Short exercise: Every line of the material that follows must be printed again exactly.

** Start of Data block **

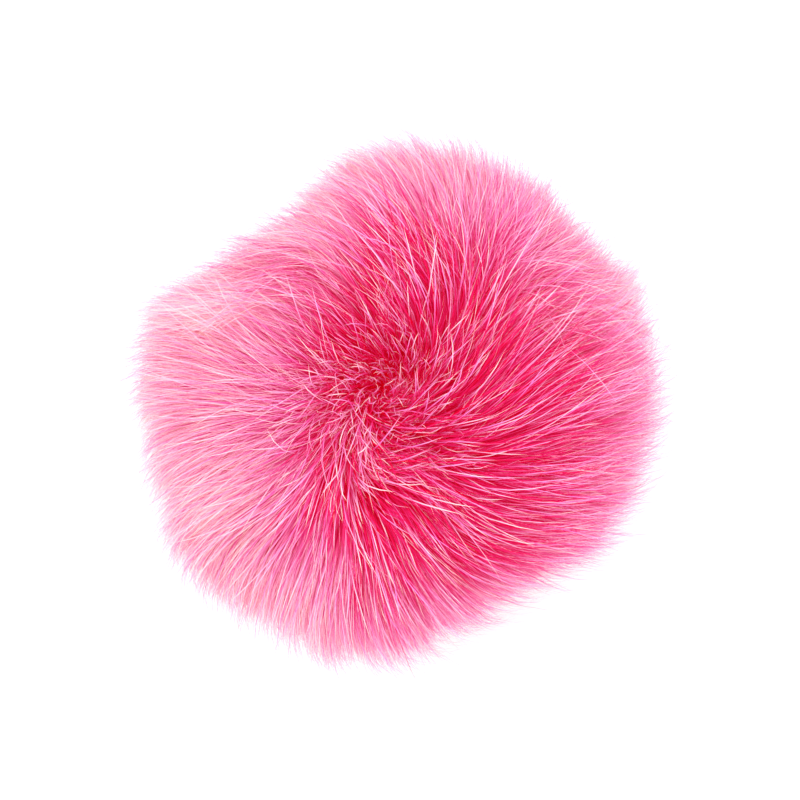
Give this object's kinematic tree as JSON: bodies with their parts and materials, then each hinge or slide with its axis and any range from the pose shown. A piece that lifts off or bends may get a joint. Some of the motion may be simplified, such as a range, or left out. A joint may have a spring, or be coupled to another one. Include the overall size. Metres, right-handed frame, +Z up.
{
  "type": "pom pom",
  "caption": "Round faux fur pom pom with long pile combed out from a crown whorl, an uneven outline and a small flat spot to lie on.",
  "frame": {"origin": "centre of the flat spot beneath, on the surface that the ball lies on", "axes": "+Z up through the crown, +Y towards the back lobe at the top of the view from above, +X to the right in that view"},
  "size_m": [0.1236, 0.1246, 0.1064],
  "materials": {
    "faux_fur": "long acrylic pile, dyed hot pink, crimson at the roots and pale pink at the tips"
  },
  "bodies": {
    "root": {"fur_ball": "faux_fur"}
  },
  "joints": []
}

** End of Data block **

The output:
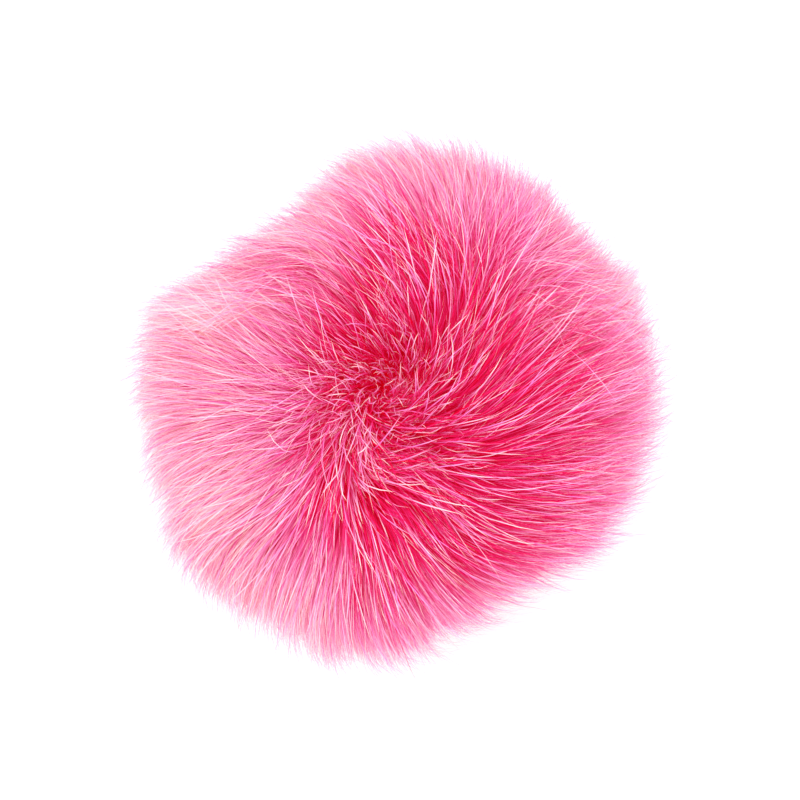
Give this object's kinematic tree as JSON: bodies with their parts and materials, then each hinge or slide with its axis and any range from the pose shown. A piece that lifts off or bends may get a joint. Some of the motion may be simplified, such as a range, or left out. A joint may have a spring, or be coupled to another one. Include the overall size. Metres, right-handed frame, +Z up.
{
  "type": "pom pom",
  "caption": "Round faux fur pom pom with long pile combed out from a crown whorl, an uneven outline and a small flat spot to lie on.",
  "frame": {"origin": "centre of the flat spot beneath, on the surface that the ball lies on", "axes": "+Z up through the crown, +Y towards the back lobe at the top of the view from above, +X to the right in that view"},
  "size_m": [0.1236, 0.1246, 0.1064],
  "materials": {
    "faux_fur": "long acrylic pile, dyed hot pink, crimson at the roots and pale pink at the tips"
  },
  "bodies": {
    "root": {"fur_ball": "faux_fur"}
  },
  "joints": []
}